(DIRECTIVE)
Extract the listing in its entirety, keeping each line identical to the original.

(DATASET EXTRACT)
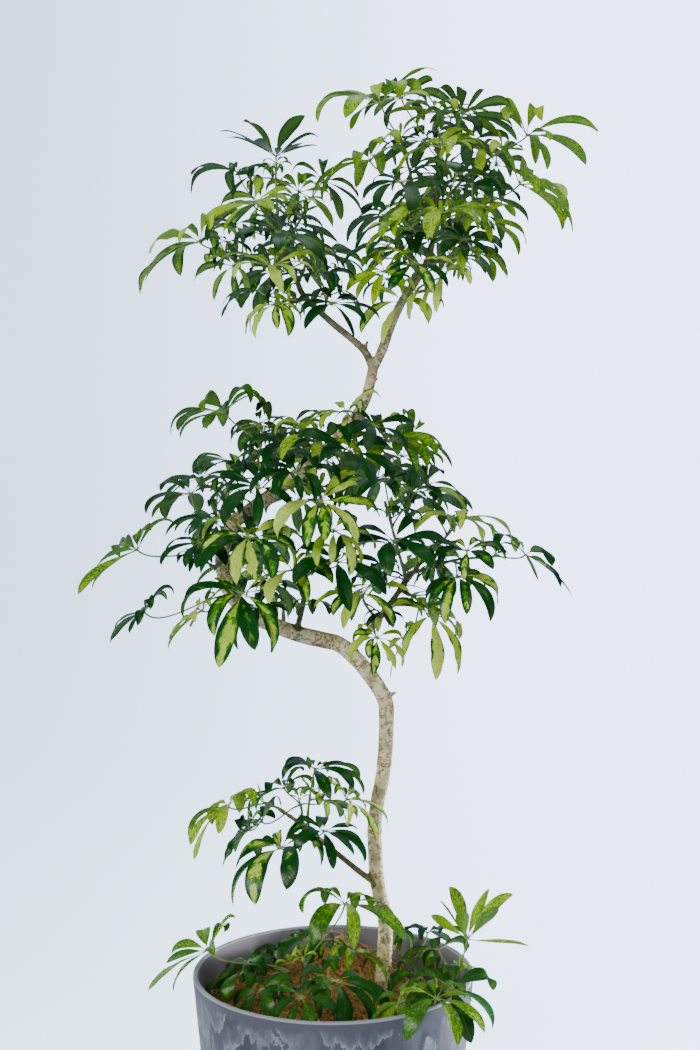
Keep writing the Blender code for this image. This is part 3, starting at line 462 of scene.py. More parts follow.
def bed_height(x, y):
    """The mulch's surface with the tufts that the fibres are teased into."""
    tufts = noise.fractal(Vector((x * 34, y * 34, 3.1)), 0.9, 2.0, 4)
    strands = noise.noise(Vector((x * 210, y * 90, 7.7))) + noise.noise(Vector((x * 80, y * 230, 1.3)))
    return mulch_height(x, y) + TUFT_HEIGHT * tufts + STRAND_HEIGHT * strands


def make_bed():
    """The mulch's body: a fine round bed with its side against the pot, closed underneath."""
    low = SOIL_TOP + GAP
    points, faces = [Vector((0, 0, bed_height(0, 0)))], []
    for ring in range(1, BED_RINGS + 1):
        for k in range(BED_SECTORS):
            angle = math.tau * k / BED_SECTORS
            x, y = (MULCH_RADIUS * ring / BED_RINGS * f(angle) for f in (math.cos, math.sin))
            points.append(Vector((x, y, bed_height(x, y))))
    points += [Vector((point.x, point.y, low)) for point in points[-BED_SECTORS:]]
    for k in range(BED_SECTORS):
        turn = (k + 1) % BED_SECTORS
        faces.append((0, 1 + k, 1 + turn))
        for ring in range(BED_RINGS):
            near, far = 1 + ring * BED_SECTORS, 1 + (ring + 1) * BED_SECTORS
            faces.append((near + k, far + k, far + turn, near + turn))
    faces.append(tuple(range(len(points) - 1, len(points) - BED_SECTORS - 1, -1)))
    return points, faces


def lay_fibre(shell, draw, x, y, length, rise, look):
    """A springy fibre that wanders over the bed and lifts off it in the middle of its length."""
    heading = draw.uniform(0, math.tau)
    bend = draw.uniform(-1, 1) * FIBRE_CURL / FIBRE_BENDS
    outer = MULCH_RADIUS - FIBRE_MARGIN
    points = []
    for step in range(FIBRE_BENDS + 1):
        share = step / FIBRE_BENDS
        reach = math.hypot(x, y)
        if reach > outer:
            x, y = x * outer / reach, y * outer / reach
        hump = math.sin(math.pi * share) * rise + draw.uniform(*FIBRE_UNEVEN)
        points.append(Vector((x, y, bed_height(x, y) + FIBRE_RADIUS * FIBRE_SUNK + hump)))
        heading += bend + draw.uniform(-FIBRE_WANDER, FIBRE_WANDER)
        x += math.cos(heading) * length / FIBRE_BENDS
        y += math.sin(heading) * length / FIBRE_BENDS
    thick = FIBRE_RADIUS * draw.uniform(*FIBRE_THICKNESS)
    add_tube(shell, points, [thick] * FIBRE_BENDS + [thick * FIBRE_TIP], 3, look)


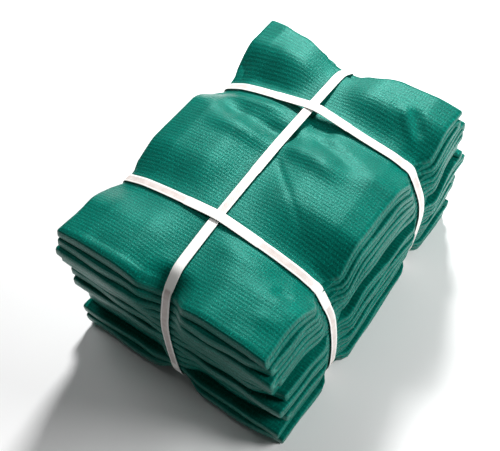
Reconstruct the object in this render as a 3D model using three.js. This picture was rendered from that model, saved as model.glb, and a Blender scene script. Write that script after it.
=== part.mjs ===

(EXPECTED OUTPUT)
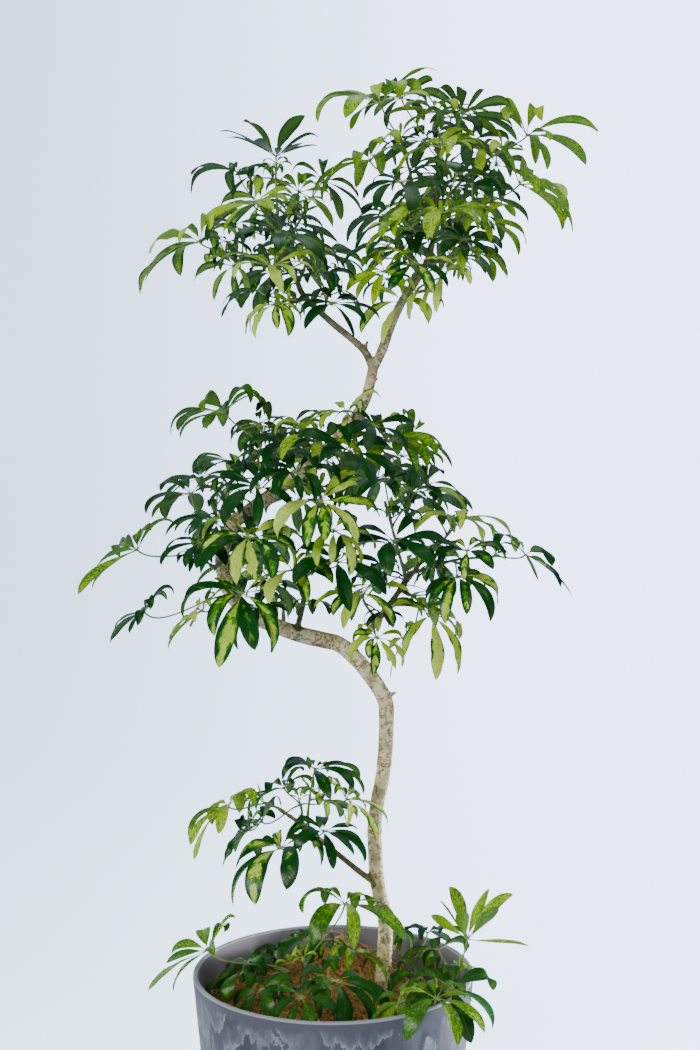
Keep writing the Blender code for this image. This is part 3, starting at line 462 of scene.py. More parts follow.
def bed_height(x, y):
    """The mulch's surface with the tufts that the fibres are teased into."""
    tufts = noise.fractal(Vector((x * 34, y * 34, 3.1)), 0.9, 2.0, 4)
    strands = noise.noise(Vector((x * 210, y * 90, 7.7))) + noise.noise(Vector((x * 80, y * 230, 1.3)))
    return mulch_height(x, y) + TUFT_HEIGHT * tufts + STRAND_HEIGHT * strands


def make_bed():
    """The mulch's body: a fine round bed with its side against the pot, closed underneath."""
    low = SOIL_TOP + GAP
    points, faces = [Vector((0, 0, bed_height(0, 0)))], []
    for ring in range(1, BED_RINGS + 1):
        for k in range(BED_SECTORS):
            angle = math.tau * k / BED_SECTORS
            x, y = (MULCH_RADIUS * ring / BED_RINGS * f(angle) for f in (math.cos, math.sin))
            points.append(Vector((x, y, bed_height(x, y))))
    points += [Vector((point.x, point.y, low)) for point in points[-BED_SECTORS:]]
    for k in range(BED_SECTORS):
        turn = (k + 1) % BED_SECTORS
        faces.append((0, 1 + k, 1 + turn))
        for ring in range(BED_RINGS):
            near, far = 1 + ring * BED_SECTORS, 1 + (ring + 1) * BED_SECTORS
            faces.append((near + k, far + k, far + turn, near + turn))
    faces.append(tuple(range(len(points) - 1, len(points) - BED_SECTORS - 1, -1)))
    return points, faces


def lay_fibre(shell, draw, x, y, length, rise, look):
    """A springy fibre that wanders over the bed and lifts off it in the middle of its length."""
    heading = draw.uniform(0, math.tau)
    bend = draw.uniform(-1, 1) * FIBRE_CURL / FIBRE_BENDS
    outer = MULCH_RADIUS - FIBRE_MARGIN
    points = []
    for step in range(FIBRE_BENDS + 1):
        share = step / FIBRE_BENDS
        reach = math.hypot(x, y)
        if reach > outer:
            x, y = x * outer / reach, y * outer / reach
        hump = math.sin(math.pi * share) * rise + draw.uniform(*FIBRE_UNEVEN)
        points.append(Vector((x, y, bed_height(x, y) + FIBRE_RADIUS * FIBRE_SUNK + hump)))
        heading += bend + draw.uniform(-FIBRE_WANDER, FIBRE_WANDER)
        x += math.cos(heading) * length / FIBRE_BENDS
        y += math.sin(heading) * length / FIBRE_BENDS
    thick = FIBRE_RADIUS * draw.uniform(*FIBRE_THICKNESS)
    add_tube(shell, points, [thick] * FIBRE_BENDS + [thick * FIBRE_TIP], 3, look)


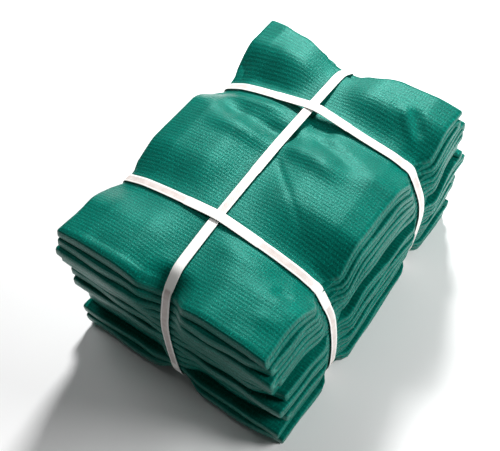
Reconstruct the object in this render as a 3D model using three.js. This picture was rendered from that model, saved as model.glb, and a Blender scene script. Write that script after it.
=== part.mjs ===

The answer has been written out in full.